Yawn presented the test results at this year’s SIG Java meeting at HP World, and was quick to point out that benchmarks can be tailored to make anything look fast or slow. But the one-page of benchmark code for interpreted languages like the MPE Posix shell and Perl (slower than Java/iX), and compiled languages like COBOL (slightly behind Java/iX), were hand-tuned by CSY lab staff, he added.

“If you look at the whole range of compilers, Java comes off a lot better than if you compare it to optimized C,” Yawn said. “But not everybody’s running optimized C. A lot of people are doing things in command files. All interpreted languages had scores of 2 or less. If you’re doing things in an interpreted language, you would probably see better performance going to Java.”

“We’re in the range of compiled language performance,” Yawn said. “If you try to conclude anything from this, your conclusion would almost certainly be wrong. But it said to me that running Java would compare very favorably with interpreted languages, and we look very competitive with compiled languages on the HP e3000.”

The HotSpot Java compiler, due out for the 3000 in the MPE/iX 7.0 Express 1 release and now in beta test, “puts us competitive with COBOL,” Yawn said. “That’s where we really need to be on the platform.” It speeds up memory management and garbage collection, he added.

The benchmark does no object creation, a typical Java task that affects performance. It has no IO like most HP 3000 applications, but Yawn said that CSY may “get around to releasing some numbers for a TPC benchmark written in Java.” He added in a quip at the Java meeting, “We might do it, but only if we like the answers.”

All four variations of Java tested are based on the Java 1.2.2 JDK kit, available as a supported download from the CSY Jazz Web site. And that HotSpot release of Java is coming. “We’ve got a road map of doing performance enhancements more aggressively than most of these other languages will be doing performance enhancements,” Yawn said.

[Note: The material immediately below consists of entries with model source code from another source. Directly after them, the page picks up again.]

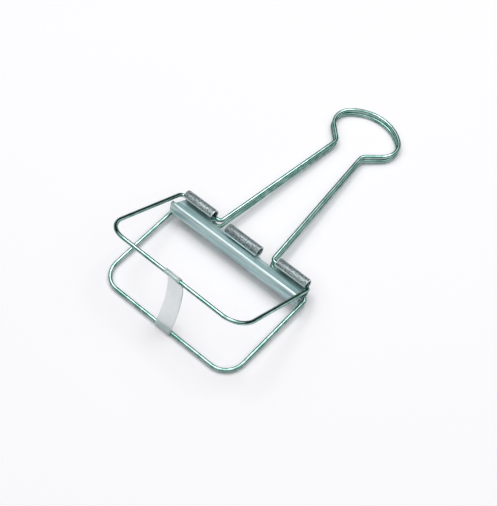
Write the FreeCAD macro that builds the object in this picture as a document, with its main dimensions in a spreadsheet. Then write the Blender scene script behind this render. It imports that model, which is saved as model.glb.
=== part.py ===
import FreeCAD, Part
import math
import os
import Sketcher

# Large wire letter clip, jaws propped open and lying on a table.
# A rolled sheet spring carries four bent wires: two jaw frames that point to -Y and
# two handles that point to +Y. A clear plastic strip hooks over both front bars.
# X is the width, +Z is up, and the origin is under the middle of the clip, on the table.

DIMENSIONS = {
    # round wire, the same for the jaws and the handles
    "wire_diameter": 1.2,
    # jaw frames: arms, front bar and the tangs that turn in the barrels
    "jaw_width": 49.8,
    "jaw_length": 33.5,
    "jaw_corner_radius": 6.4,
    "jaw_heel_radius": 1.6,
    "jaw_tang_length": 11.0,
    "jaw_angle": 15.0,
    # handles: tangs, legs, neck and finger loop
    "handle_tang_length": 11.4,
    "handle_heel_radius": 1.3,
    "handle_base_spread": 20.2,
    "handle_neck_spread": 9.8,
    "handle_neck_distance": 47.9,
    "handle_neck_radius": 2.7,
    "loop_width": 22.8,
    "loop_side_radius": 5.6,
    "loop_side_distance": 56.3,
    "handle_length": 64.2,
    "handle_rest_gap": 0.12,
    # sheet spring: web, bends, flanges and rolled barrels
    "sheet_thickness": 0.4,
    "web_length": 49.4,
    "barrel_length": 47.2,
    "bend_radius": 0.4,
    "flange_slope": 21.0,
    "flange_length": 3.35,
    "barrel_bore_radius": 1.55,
    "barrel_reach": 1.0,
    "barrel_wrap": 270.0,
    "middle_bore_radius": 1.45,
    "middle_wrap": 300.0,
    "middle_length": 12.4,
    "notch_width": 6.2,
    "notch_corner_radius": 1.0,
    "barrel_gap": 0.1,
    # where the wires lie inside the bore of a barrel
    "handle_tang_back": 0.45,
    "handle_tang_inward": 0.72,
    "jaw_tang_front": 0.62,
    "jaw_tang_outward": 0.22,
    # clear strip between the front bars
    "strip_width": 5.6,
    "strip_thickness": 0.3,
    "strip_clearance": 0.05,
    "strip_bow_radius": 28.0,
    "strip_hook_wrap": 150.0,
    "strip_offset": 0.4,
}

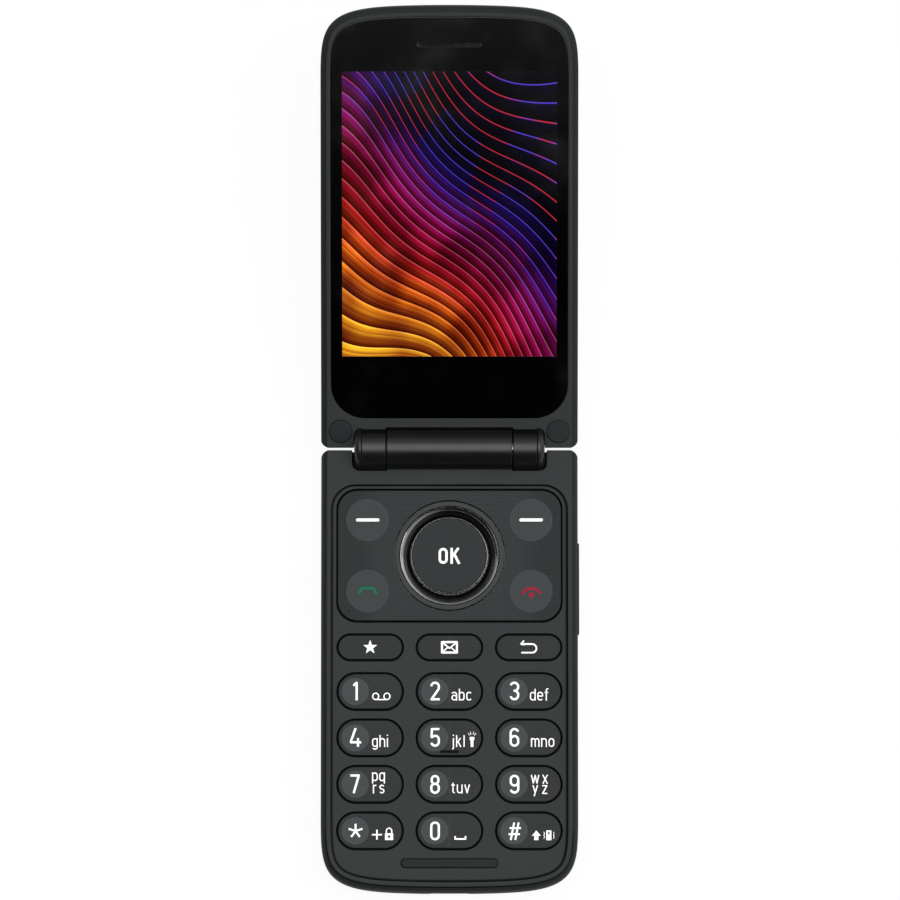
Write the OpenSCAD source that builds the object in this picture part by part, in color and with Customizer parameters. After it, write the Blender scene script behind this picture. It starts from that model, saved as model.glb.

Understanding the language is the key to getting top performance out of Java, he added, a rule that holds for any compiler. “If you’re a very experienced COBOL programmer and a really rookie Java programmer, your first programs probably won’t run as fast as your COBOL programs,” Yawn said. “There’s lot of Java profiling options to help you get information and move your performance along.”

Servlets and app servers

Another way to boost Java performance involves doing less startup overhead for applications on the 3000. Servlets and application servers make this possible, incurring the startup penalty by eliminating the process creation associated with CGI creation. “Servlets is a way to do Java code that runs inside the Web server, compared to applets, which run in the browser client side,” Yawn said. Servlets allow for session persistence and have faster startup times than traditional CGI once the first user in has started the 3000’s Java Virtual Machine.

The HP 3000 has beta-test versions of servlets for the 1.3.9 Apache Web browser, both in its secure and non-secure versions. The software, supported through e-mail only while it’s in beta, is available from jazz.external.hp.com/src/jserv. Sites must be running MPE/iX 6.0 or later, Apache/iX 1.3.9 beta or WebWise Secure Web Server for MPE/iX; install beta test patch MPELX44 for 6.0 or 6.5 (which fixes a DSO-related problem, and requires an HP support contract) and any of the Java/iX versions: 1.1.7B, 1.2, or 1.2.2.

The free Enhydra application server, running on HP 3000s in production (see related story, page 1) and Java servlets are similar, “in that they reduce the startup overhead by running continuously,” said HP Response Center engineer Lars Appel. “In fact the Enhydra application framework is a Java servlet itself.”

Yawn said that Web servers by themselves don’t offer the advantages of an application server like Enhydra, which provides transactional access to data, security, resource pooling and failovers. “If you had a Web server only, you’d have to write all those pieces yourself,” he said.

Creating Java applications using an application server “is simpler,” Yawn noted in a recent chat on 3kworld.com, “because many of the things you might otherwise have to worry about (like multithreading) are done for you by the servlet engine or application server. So you just worry about your business logic.”

“In the last year it seems like Java has gotten a lot more real for a lot of people,” said SIG Java co-chair Gavin Scott of Allegro Consultants. “A lot of people are starting to roll out applications.” Scott recommended Bruce Eckel’s “Thinking in Java” as the best single book to learn the language. The book can be downloaded free off the Web as a 4Mb PDF file from www.planetpdf.com/codecuts/pdfs/bruceeckel/TIJ2.pdf.

CD-ROM versions of Eckel’s presentations are available from his Web site at www.bruceeckel.com. “If you’re coming from a traditional 3GL environment and don’t get the objects thing yet, there’s a lot of good stuff in there for that,” Scott said.